On the morning of the final presidential debate of 1996, the top-of-Page 1 headlines and news stories in The San Diego Union-Tribune were on affirmative action, presidential ethics and the "crossroads" in the medical system.
During the Wednesday night debate, the nation heard a great deal from President Clinton and Republican challenger Bob Dole on the first topic and from Dole on the second. It heard much less from them on the final one, which likely will have the largest direct impact on the people of this area and the nation. Despite two well-phrased questions about the subject, Clinton offered few solutions that measure up to the scope of the problem -- and Dole virtually none.
The story in the local paper reported that a giant Tennessee-based, for-profit hospital chain called Columbia/HCA Healthcare Corp. was poised to take control of "about 40 percent of the region's medical care" by buying out one local, nonprofit group with six hospitals and by taking over management of two medical centers now run by the University of California-San Diego.
The story by reporter Rex Dalton raised questions of how "the fragile safety net for medical indigents" will be affected if control of the major hospitals shifts "from community leaders to a large corporation beholden to shareholders."
If this were an isolated phenomenon, it might be of concern only to people on this sunny coast. But comparable developments are taking place across the country, including my hometown of Arlington, Va., where the community hospital is joining the very same health care corporation. Since the collapse of the Clinton health care plan in 1994, a vast consolidation has been taking place in the private marketplace, raising the question of how consumer interests will be protected from these medical trusts.
When a health care worker raised these problems at the Wednesday night town-meeting debate here, Clinton said he favored federal legislation to prevent managed care companies from imposing a "gag rule" on doctors that would deny patients information about more effective, but more expensive, treatments.
Dole said that fee-for-service medicine must not be eliminated, but did not explain how the family doctor was to be preserved. As for managed care, he said, "You're going to have to watch it." Thanks a lot.
The problems of the insured are one thing, but there is also a growing problem of people without insurance -- an issue the candidates are reluctant to face.
The American Hospital Association recently released a study it commissioned on this issue.
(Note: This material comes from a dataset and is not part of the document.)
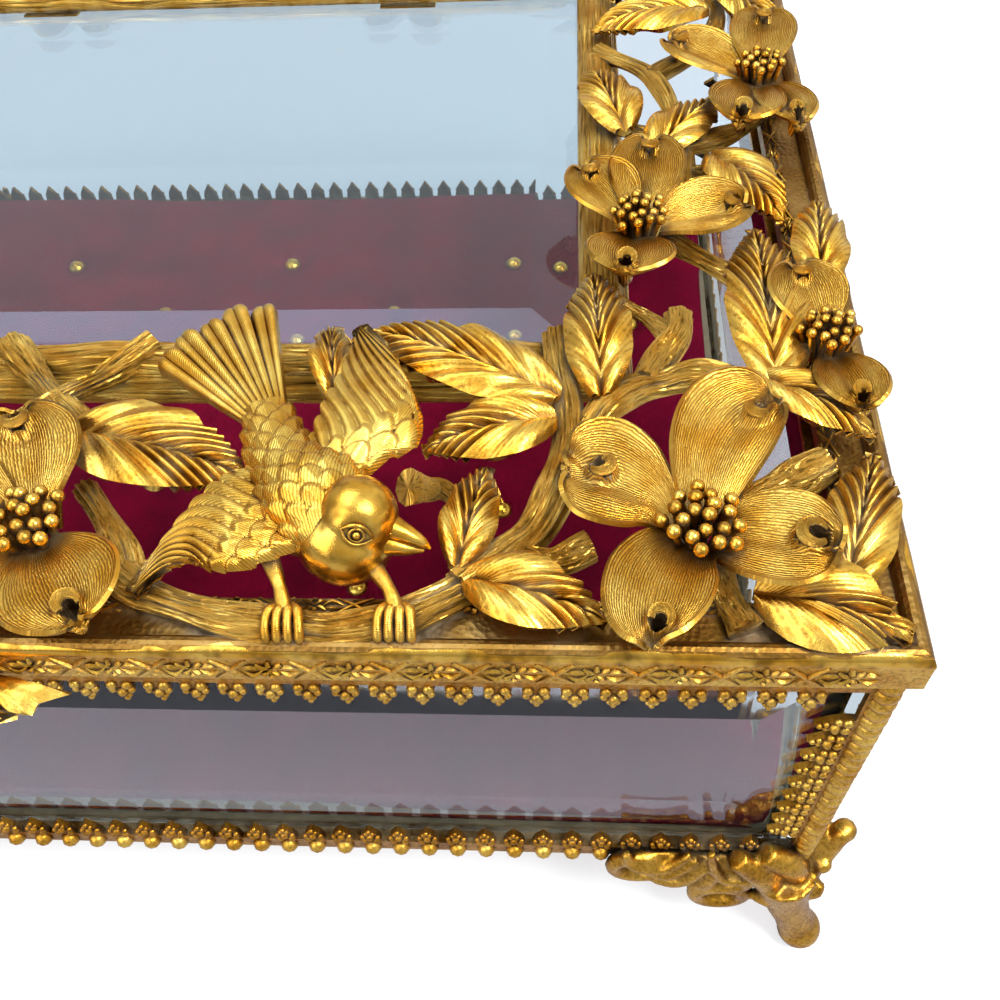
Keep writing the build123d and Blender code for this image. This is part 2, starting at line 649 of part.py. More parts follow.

Based on the trends in the last seven years, which saw the number of uninsured grow from 30.6 million in 1988 to 39.6 million in 1995, the Lewin Group Inc. estimated that 45.5 million people will be uninsured by the time the next president takes office in 2001.
When the insurance question is raised, both Clinton and Dole have claimed credit for the Kennedy-Kassebaum bill, which passed Congress this year and which would guarantee portability of health insurance to people changing jobs.
But the Lewin study notes that "the impact of this legislation is likely to be small since 45 states had already enacted similar legislation by 1995." Any gains it brings, the study said, will be more than offset by employers dumping retirees and dependents from plans and requiring workers to pay higher deductibles and co-payments.
On all of these matters, the candidates are largely silent. They endorsed a bipartisan commission -- a convenient dodge -- to wrestle with the looming bankruptcy of Medicare. And when moderator Jim Lehrer asked them directly at the first debate in Hartford, "What do you think should be done about the health care system?" they went back to talking about the Kennedy-Kassebaum bill and the wonders it is supposed to perform.
Clinton said here that he'd like to see another million youngsters added to the Medicaid rolls. Dole had made a similar suggestion in Hartford, saying that "there are a lot of uninsured people in this country, particularly children, that should be covered" and suggesting that one way to do it was to "expand Medicaid." The Republican budget, of course, projected large-scale savings in Medicaid and returning the program to the states.
Dole also told the Hartford audience, "In America, no one will go without health care."
Pick up the paper, candidates, and smell the coffee. The real world says otherwise.